Read Dogaware.com. There is a list of articles that has been published in Whole Dog Journal that is a very nice primer on feeding dogs. There are articles on feeding dogs all different ways. The owner, Mary Straus, is a co author of a dog cook book available on Amazon. If you log on a lot of the book can be read online. Then there are lists of places to look for more information.


----------



## boon4376 (May 18, 2009)

CristyTX said:


> in terms of health and cost, which is better? been thinking whether to start making my own dog food for my boys but not sure if it would be cheaper in the end but I'm guessing it would be better for them. any thoughts?

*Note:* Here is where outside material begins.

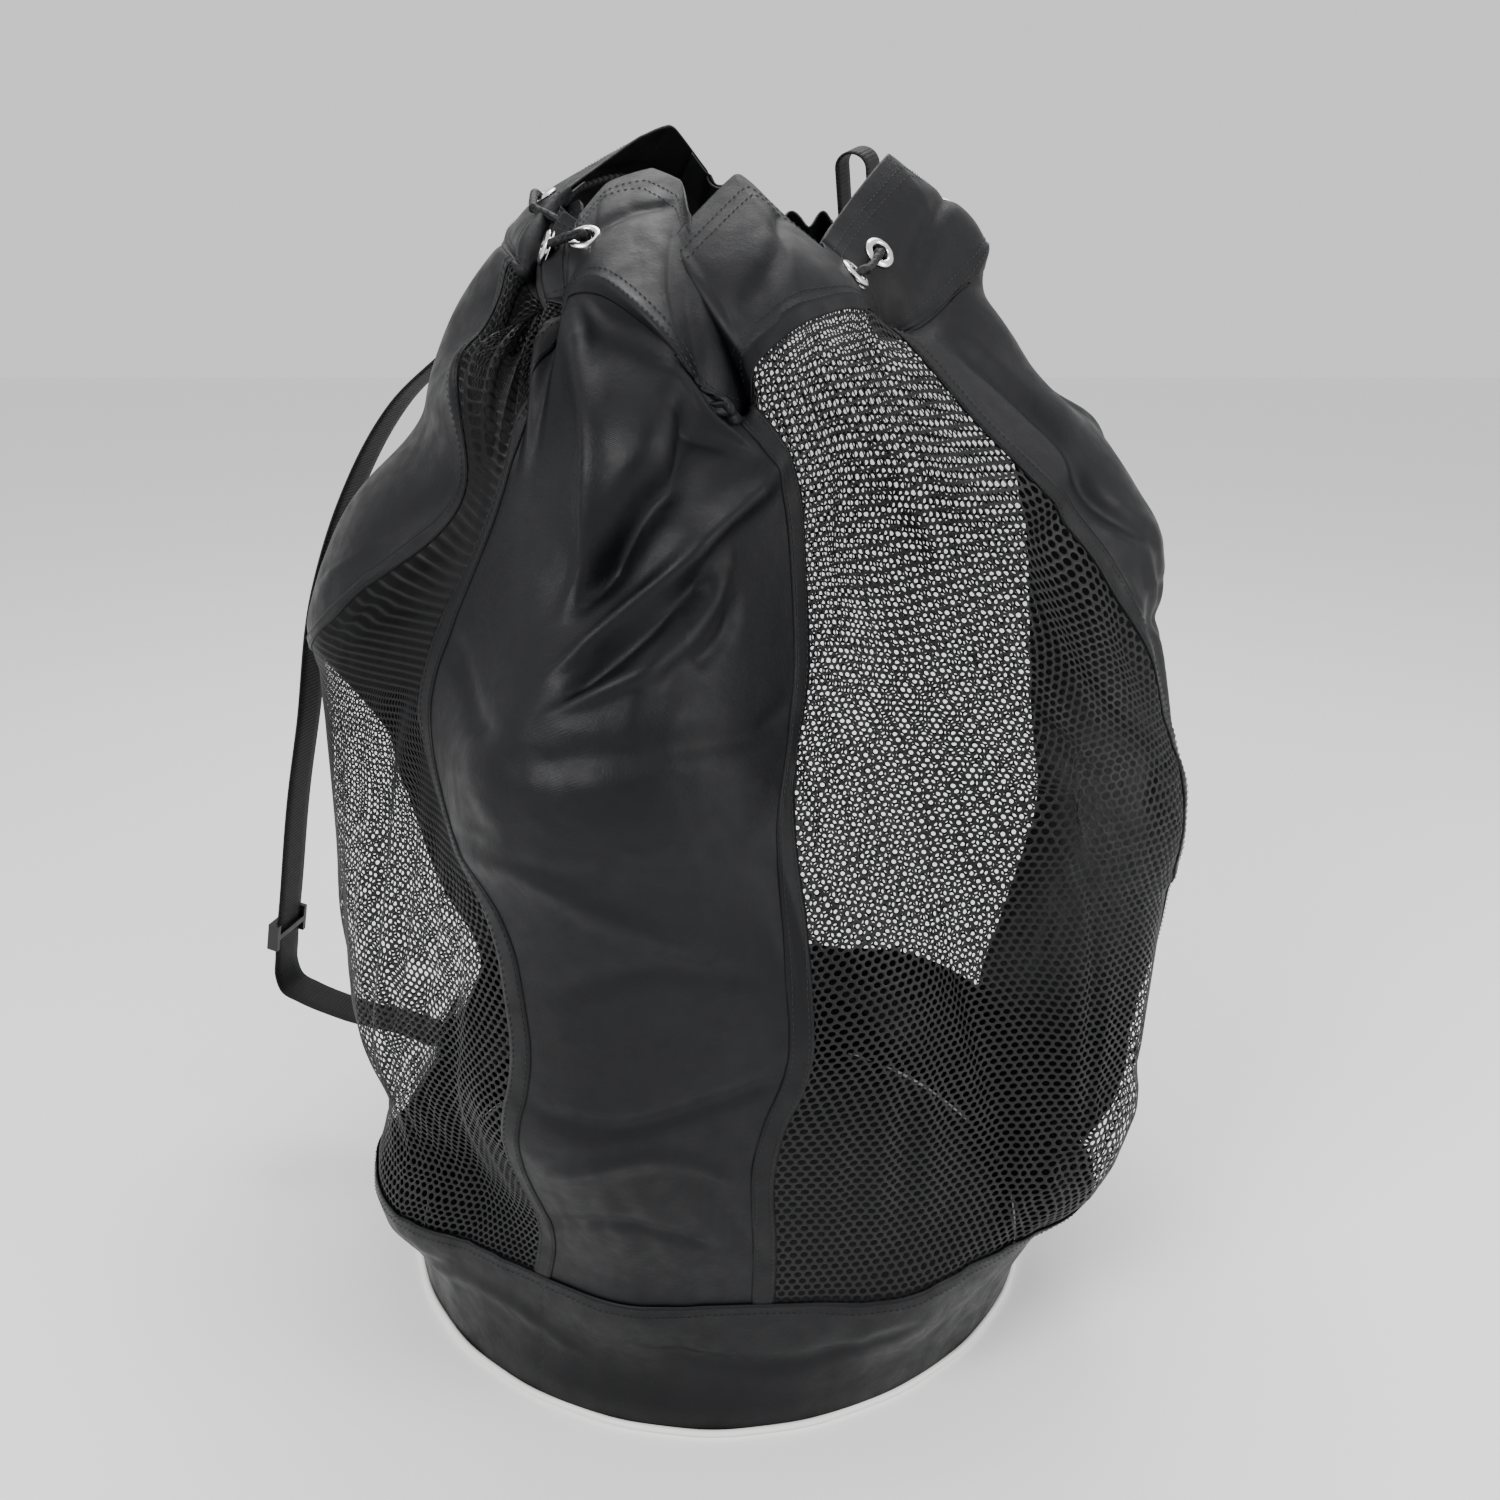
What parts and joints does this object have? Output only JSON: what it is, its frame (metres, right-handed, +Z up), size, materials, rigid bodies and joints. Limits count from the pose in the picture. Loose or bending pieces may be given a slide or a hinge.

Well if its homemade vs Orijen its pretty easy to go cheaper home made...

A lot of expensive store bought foods are over $1.50 per pound.. well the store bought ones i'd consider feeing my dog are, and at the grocery store you can easily find meats and other ingredients that are less than $1.00 per pound...

Just make sure you are measuring all of the calories in your home made ingredients correctly. I'd buy a food scale and use (but its pretty easy to tell from the packaging on most meats in the grocery store)
http://www.nutritiondata.com/
to sort out how much nutrients your dog food recipes are bringing to your pet.

If this article doesnt convince you to start adding raw food to supplement your pets diet, i don't know what will
http://leda.law.harvard.edu/leda/data/784/Patrick06.html


----------